> _TASK PROMPT_
Each line of the material below should be reproduced exactly.

> _MATERIAL_
[Begin]

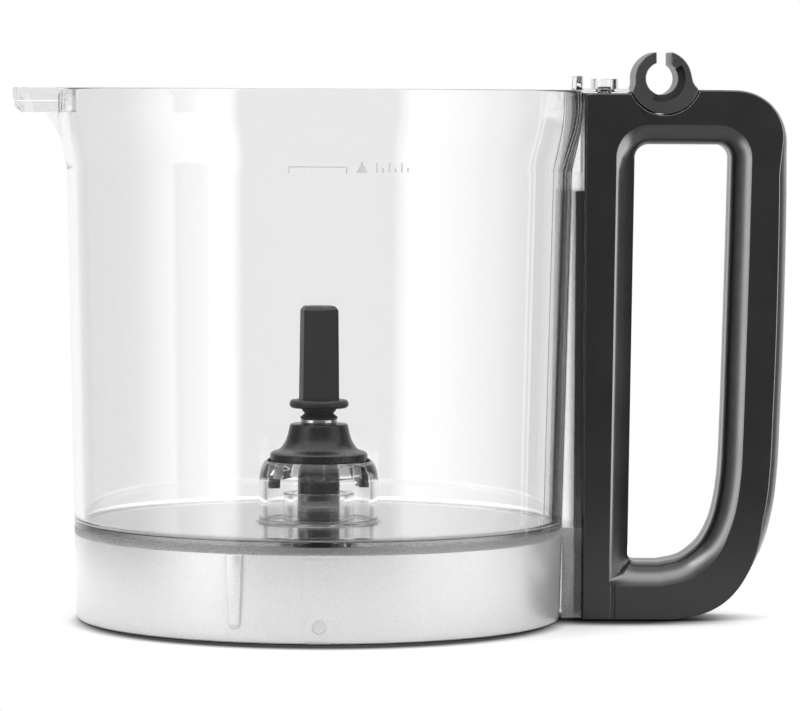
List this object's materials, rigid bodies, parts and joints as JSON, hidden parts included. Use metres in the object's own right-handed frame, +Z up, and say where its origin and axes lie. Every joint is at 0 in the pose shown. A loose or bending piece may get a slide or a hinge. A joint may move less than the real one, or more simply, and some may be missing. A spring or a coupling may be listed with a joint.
{
  "type": "food processor work bowl",
  "caption": "Clear cylindrical mixing bowl with a black D-shaped side handle, lid hinge clip, lid interlock rod and a twist-out hexagonal drive post on the floor.",
  "frame": {"origin": "middle of the whole assembly's footprint, on the surface the bowl stands on; the bowl's own axis is at x = -0.02935", "axes": "+X from the bowl towards its handle, +Z up the bowl's axis, -Y the side with the key rib"},
  "size_m": [0.2769, 0.1886, 0.2035],
  "materials": {
    "clear_plastic": "clear polished copolyester, frosted outside below the floor",
    "handle_plastic": "satin moulded",
    "drive_plastic": "fine grained moulded",
    "steel": "bright stainless",
    "bronze": "sintered",
    "rubber": "smooth seal"
  },
  "bodies": {
    "bowl": {"work_bowl": "clear_plastic", "base_skirt": "clear_plastic", "latch_tab": "clear_plastic", "pin_plate": "clear_plastic", "hub_collar": "clear_plastic", "hub_sleeve": "clear_plastic", "handle_front_shell": "handle_plastic", "handle_rear_shell": "handle_plastic", "handle_screw_1": "steel", "handle_screw_2": "steel", "handle_screw_3": "steel", "handle_screw_4": "steel", "hinge_clip": "handle_plastic", "rod_guide_plate": "drive_plastic", "interlock_spring": "steel"},
    "interlock": {"interlock_rod": "drive_plastic"},
    "drive_unit": {"bearing_housing": "drive_plastic", "upper_bush": "bronze", "lower_bush": "bronze", "housing_o_ring": "rubber"},
    "spindle": {"drive_shaft": "steel", "hex_drive": "drive_plastic", "drive_coupling": "drive_plastic", "coupling_pin": "steel", "thrust_washer": "steel", "retaining_clip": "steel", "seal_washer": "steel", "shaft_seal": "rubber"}
  },
  "joints": [
    {"name": "interlock_press", "type": "slide", "parent": "bowl", "child": "interlock", "axis": [0, 0, -1], "range_m": [0, 0.005], "stiffness_N_per_m": 300, "springref_m": -0.004, "deforming": ["interlock_spring"]},
    {"name": "bayonet_twist", "type": "hinge", "parent": "bowl", "child": "drive_unit", "pos_m": [-0.02935, 0, 0.056], "axis": [0, 0, 1], "range_deg": [-30, 0]},
    {"name": "spindle_spin", "type": "hinge", "parent": "drive_unit", "child": "spindle", "pos_m": [-0.02935, 0, 0.056], "axis": [0, 0, 1], "continuous": true}
  ]
}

[End]

> _OUTPUT_
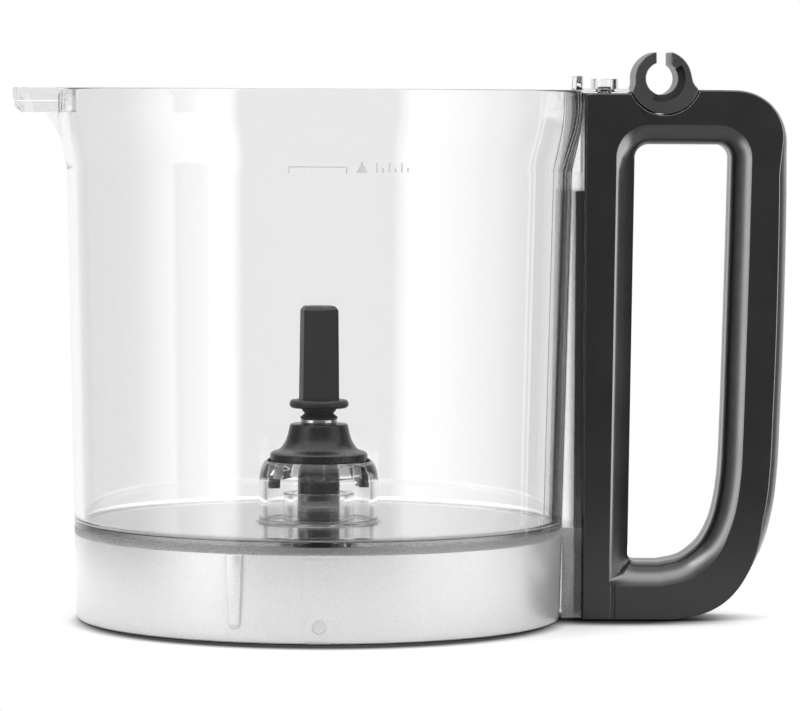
List this object's materials, rigid bodies, parts and joints as JSON, hidden parts included. Use metres in the object's own right-handed frame, +Z up, and say where its origin and axes lie. Every joint is at 0 in the pose shown. A loose or bending piece may get a slide or a hinge. A joint may move less than the real one, or more simply, and some may be missing. A spring or a coupling may be listed with a joint.
{
  "type": "food processor work bowl",
  "caption": "Clear cylindrical mixing bowl with a black D-shaped side handle, lid hinge clip, lid interlock rod and a twist-out hexagonal drive post on the floor.",
  "frame": {"origin": "middle of the whole assembly's footprint, on the surface the bowl stands on; the bowl's own axis is at x = -0.02935", "axes": "+X from the bowl towards its handle, +Z up the bowl's axis, -Y the side with the key rib"},
  "size_m": [0.2769, 0.1886, 0.2035],
  "materials": {
    "clear_plastic": "clear polished copolyester, frosted outside below the floor",
    "handle_plastic": "satin moulded",
    "drive_plastic": "fine grained moulded",
    "steel": "bright stainless",
    "bronze": "sintered",
    "rubber": "smooth seal"
  },
  "bodies": {
    "bowl": {"work_bowl": "clear_plastic", "base_skirt": "clear_plastic", "latch_tab": "clear_plastic", "pin_plate": "clear_plastic", "hub_collar": "clear_plastic", "hub_sleeve": "clear_plastic", "handle_front_shell": "handle_plastic", "handle_rear_shell": "handle_plastic", "handle_screw_1": "steel", "handle_screw_2": "steel", "handle_screw_3": "steel", "handle_screw_4": "steel", "hinge_clip": "handle_plastic", "rod_guide_plate": "drive_plastic", "interlock_spring": "steel"},
    "interlock": {"interlock_rod": "drive_plastic"},
    "drive_unit": {"bearing_housing": "drive_plastic", "upper_bush": "bronze", "lower_bush": "bronze", "housing_o_ring": "rubber"},
    "spindle": {"drive_shaft": "steel", "hex_drive": "drive_plastic", "drive_coupling": "drive_plastic", "coupling_pin": "steel", "thrust_washer": "steel", "retaining_clip": "steel", "seal_washer": "steel", "shaft_seal": "rubber"}
  },
  "joints": [
    {"name": "interlock_press", "type": "slide", "parent": "bowl", "child": "interlock", "axis": [0, 0, -1], "range_m": [0, 0.005], "stiffness_N_per_m": 300, "springref_m": -0.004, "deforming": ["interlock_spring"]},
    {"name": "bayonet_twist", "type": "hinge", "parent": "bowl", "child": "drive_unit", "pos_m": [-0.02935, 0, 0.056], "axis": [0, 0, 1], "range_deg": [-30, 0]},
    {"name": "spindle_spin", "type": "hinge", "parent": "drive_unit", "child": "spindle", "pos_m": [-0.02935, 0, 0.056], "axis": [0, 0, 1], "continuous": true}
  ]
}